If interpretability in the original unit of the target variable is important to us, we may opt for RMSE. On the other hand, if we want a metric that emphasizes larger errors due to the squared nature of MSE, we may choose MSE.

### 5. You are comparing the performance of different SVM regression models using different kernels (linear, polynomial, and RBF) and are trying to select the best evaluation metric. Which metric would be most appropriate if your goal is to measure how well the model explains the variance in the target variable?

If the goal is to measure how well the SVM regression models explain the variance in the target variable, the most appropriate evaluation metric to consider is the coefficient of determination, also known as R-squared.

R-squared quantifies the proportion of the variance in the target variable that is explained by the regression model. It provides an indication of how well the model fits the data and captures the variability. R-squared ranges from 0 to 1, where a value of 1 indicates that the model explains all the variance in the target variable, and a value of 0 indicates that the model does not explain any variance beyond the mean of the target variable.

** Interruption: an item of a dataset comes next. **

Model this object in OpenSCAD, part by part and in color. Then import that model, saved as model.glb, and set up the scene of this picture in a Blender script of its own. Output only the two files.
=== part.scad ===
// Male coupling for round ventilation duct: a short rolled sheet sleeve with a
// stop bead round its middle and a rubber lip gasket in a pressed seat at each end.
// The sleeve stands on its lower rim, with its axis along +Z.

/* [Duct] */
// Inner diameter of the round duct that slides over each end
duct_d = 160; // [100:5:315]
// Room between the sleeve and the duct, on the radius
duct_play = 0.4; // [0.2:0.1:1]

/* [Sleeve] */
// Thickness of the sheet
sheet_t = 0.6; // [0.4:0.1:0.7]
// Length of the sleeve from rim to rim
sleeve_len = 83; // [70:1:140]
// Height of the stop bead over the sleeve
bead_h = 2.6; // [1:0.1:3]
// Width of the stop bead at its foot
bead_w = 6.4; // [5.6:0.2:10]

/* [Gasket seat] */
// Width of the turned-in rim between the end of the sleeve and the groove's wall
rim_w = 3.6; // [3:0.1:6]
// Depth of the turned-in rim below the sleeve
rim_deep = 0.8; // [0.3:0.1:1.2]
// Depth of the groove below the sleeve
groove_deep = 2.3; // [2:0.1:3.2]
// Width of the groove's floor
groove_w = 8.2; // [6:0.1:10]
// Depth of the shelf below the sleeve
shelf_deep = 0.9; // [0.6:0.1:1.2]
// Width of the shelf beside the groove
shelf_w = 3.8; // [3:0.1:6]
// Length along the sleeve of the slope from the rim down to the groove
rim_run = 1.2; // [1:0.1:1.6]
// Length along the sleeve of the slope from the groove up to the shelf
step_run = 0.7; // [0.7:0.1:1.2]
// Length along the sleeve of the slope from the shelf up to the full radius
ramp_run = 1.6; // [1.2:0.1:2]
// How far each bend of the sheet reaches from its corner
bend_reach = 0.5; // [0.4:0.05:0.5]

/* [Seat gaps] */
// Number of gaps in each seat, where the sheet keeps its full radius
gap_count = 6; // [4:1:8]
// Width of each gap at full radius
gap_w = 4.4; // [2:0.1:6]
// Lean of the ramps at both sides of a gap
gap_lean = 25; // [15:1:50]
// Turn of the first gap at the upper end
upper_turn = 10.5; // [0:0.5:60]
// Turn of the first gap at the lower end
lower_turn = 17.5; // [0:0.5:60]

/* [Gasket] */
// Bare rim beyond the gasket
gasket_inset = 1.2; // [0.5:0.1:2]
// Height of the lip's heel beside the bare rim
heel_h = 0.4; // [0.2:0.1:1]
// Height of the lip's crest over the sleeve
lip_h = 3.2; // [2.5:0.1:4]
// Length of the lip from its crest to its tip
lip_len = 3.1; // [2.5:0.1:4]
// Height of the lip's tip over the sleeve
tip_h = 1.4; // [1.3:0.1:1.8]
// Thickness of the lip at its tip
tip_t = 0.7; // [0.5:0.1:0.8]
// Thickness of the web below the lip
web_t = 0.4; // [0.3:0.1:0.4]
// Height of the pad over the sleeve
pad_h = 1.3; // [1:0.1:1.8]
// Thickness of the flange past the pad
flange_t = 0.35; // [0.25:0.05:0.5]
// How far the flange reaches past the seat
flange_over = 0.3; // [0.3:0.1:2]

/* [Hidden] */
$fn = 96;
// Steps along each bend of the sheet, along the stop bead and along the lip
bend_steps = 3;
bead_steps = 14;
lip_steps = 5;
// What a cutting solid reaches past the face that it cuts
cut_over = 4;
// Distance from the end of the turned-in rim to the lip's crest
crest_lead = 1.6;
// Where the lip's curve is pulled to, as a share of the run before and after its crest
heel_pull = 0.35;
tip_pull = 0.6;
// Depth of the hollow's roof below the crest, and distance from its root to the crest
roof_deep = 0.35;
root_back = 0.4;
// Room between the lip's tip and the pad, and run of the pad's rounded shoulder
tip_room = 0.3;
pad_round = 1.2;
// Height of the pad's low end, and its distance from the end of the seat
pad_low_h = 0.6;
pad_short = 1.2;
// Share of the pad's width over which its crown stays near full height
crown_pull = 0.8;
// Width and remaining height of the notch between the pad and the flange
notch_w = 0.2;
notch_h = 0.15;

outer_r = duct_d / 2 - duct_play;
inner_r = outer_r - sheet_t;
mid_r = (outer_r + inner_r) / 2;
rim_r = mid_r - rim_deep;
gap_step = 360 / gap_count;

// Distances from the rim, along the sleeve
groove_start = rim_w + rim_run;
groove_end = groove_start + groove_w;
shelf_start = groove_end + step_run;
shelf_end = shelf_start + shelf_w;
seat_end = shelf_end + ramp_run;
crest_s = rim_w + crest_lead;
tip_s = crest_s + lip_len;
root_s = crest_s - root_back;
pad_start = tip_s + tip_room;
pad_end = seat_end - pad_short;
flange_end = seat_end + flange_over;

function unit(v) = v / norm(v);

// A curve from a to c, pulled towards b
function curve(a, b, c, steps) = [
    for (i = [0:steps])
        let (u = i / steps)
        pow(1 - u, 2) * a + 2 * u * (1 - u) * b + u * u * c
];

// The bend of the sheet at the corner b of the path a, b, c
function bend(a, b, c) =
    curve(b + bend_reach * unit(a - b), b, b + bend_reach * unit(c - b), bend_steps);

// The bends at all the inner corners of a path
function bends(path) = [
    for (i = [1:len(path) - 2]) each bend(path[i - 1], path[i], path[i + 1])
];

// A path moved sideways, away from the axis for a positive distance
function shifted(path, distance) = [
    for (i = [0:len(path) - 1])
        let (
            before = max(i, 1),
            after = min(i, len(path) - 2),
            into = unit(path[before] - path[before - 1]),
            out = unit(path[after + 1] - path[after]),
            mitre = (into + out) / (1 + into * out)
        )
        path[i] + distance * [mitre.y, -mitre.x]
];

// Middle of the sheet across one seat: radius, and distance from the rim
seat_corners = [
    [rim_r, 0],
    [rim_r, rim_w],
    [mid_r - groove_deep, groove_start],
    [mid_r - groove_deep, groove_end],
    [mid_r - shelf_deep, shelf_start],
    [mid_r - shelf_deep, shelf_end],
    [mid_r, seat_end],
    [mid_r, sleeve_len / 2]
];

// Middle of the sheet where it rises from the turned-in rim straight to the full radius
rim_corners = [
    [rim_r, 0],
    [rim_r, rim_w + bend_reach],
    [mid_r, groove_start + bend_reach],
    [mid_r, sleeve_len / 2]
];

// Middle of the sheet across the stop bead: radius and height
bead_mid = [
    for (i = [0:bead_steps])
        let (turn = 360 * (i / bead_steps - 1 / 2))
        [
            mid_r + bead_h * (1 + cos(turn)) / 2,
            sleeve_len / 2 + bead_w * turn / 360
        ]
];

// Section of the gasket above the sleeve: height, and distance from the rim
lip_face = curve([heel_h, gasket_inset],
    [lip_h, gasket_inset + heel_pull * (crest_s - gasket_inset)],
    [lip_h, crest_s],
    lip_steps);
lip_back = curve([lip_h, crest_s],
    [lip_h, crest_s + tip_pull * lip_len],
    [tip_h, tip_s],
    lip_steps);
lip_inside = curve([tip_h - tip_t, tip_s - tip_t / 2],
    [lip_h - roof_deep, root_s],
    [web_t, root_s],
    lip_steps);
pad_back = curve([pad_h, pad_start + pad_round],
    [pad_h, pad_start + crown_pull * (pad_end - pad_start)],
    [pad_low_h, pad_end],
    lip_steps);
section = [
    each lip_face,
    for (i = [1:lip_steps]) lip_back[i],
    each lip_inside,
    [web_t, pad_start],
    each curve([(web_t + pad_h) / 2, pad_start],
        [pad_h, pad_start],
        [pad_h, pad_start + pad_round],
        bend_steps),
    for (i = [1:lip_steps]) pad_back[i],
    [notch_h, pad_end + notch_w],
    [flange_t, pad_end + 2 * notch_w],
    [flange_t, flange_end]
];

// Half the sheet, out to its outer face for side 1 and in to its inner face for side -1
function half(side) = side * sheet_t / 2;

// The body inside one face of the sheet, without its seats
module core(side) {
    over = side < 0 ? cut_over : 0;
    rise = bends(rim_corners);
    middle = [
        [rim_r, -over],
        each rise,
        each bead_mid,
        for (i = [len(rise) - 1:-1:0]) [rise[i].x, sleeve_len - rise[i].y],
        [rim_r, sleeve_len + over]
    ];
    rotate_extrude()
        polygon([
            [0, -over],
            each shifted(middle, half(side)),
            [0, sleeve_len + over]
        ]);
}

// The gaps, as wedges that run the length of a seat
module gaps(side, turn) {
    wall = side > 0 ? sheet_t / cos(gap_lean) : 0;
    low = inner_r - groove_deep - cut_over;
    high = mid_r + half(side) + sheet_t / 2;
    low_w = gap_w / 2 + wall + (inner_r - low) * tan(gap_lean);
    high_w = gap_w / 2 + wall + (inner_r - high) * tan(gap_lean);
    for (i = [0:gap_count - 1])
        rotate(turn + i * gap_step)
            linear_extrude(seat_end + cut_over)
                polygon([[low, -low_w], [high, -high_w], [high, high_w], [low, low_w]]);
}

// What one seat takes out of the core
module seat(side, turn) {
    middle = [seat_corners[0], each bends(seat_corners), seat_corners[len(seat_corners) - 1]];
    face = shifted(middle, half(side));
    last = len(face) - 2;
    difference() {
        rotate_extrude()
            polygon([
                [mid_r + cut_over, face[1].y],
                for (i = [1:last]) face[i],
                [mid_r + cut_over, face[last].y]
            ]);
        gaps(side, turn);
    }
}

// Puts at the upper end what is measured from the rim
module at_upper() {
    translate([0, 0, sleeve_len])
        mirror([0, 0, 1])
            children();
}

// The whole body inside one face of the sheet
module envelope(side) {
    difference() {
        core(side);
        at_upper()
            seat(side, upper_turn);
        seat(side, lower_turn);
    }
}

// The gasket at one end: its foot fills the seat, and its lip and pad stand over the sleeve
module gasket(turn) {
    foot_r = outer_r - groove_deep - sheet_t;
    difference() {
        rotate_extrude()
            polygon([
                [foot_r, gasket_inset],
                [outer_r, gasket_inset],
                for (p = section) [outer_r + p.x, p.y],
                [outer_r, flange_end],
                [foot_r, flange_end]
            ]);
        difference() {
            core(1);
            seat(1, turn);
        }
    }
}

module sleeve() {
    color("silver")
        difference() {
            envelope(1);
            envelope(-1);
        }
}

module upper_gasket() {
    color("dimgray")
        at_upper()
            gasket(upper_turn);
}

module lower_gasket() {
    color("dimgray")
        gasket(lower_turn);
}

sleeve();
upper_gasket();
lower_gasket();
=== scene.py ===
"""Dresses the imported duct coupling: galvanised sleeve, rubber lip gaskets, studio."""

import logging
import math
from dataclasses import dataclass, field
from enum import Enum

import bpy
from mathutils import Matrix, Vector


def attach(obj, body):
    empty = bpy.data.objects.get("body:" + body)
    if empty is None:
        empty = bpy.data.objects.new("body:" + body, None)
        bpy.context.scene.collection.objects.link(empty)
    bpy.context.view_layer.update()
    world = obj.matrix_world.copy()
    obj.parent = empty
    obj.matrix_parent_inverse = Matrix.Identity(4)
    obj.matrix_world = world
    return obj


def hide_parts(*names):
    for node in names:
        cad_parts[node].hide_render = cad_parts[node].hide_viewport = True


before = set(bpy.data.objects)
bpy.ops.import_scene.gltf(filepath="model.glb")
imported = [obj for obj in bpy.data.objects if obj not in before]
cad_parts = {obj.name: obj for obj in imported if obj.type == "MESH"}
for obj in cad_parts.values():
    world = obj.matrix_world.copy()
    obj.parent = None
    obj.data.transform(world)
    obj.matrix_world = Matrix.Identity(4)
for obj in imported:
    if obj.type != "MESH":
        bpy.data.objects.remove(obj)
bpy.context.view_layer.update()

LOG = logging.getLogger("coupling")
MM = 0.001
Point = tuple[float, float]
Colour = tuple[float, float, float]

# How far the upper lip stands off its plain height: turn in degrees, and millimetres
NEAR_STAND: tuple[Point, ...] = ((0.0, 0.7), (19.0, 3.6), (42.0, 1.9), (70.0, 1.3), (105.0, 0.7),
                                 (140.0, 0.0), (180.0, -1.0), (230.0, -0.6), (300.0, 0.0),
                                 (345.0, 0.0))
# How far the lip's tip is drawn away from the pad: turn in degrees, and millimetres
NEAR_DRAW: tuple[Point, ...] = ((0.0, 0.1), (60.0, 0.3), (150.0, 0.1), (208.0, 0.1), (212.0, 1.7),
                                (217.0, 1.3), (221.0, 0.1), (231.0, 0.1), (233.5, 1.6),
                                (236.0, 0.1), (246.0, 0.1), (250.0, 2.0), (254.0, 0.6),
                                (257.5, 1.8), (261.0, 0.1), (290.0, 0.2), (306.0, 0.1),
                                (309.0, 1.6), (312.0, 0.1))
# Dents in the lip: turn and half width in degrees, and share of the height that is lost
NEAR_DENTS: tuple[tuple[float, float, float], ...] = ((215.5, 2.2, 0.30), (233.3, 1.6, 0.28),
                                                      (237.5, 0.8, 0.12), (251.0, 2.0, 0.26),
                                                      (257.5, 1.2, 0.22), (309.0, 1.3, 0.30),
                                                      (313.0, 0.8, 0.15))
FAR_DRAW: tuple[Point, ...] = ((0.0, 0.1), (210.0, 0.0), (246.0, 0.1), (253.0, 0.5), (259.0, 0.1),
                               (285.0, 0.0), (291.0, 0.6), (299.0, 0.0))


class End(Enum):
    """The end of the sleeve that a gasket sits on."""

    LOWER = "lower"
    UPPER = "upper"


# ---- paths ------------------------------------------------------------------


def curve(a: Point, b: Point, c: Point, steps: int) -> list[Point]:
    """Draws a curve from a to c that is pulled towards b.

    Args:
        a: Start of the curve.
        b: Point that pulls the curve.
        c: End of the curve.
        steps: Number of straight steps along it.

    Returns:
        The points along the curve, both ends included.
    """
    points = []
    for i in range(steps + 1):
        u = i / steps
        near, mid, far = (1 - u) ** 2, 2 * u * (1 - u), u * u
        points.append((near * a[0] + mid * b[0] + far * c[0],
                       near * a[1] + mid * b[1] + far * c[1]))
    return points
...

By using R-squared as the evaluation metric, we can assess how well each SVM regression model captures and explains the variance in the target variable. A higher R-squared value indicates that the model is better at explaining the variability in the data, suggesting a stronger relationship between the predictors and the target variable.

It's important to note that R-squared should be interpreted in conjunction with other evaluation metrics and considerations. While R-squared provides insights into the explanatory power of the model, it may not capture other important aspects such as prediction accuracy, sensitivity to outliers, or model complexity.

Therefore, if the primary goal is to measure how well the SVM regression models explain the variance in the target variable, R-squared is a suitable evaluation metric to compare and assess the performance of different models using different kernels (linear, polynomial, and RBF).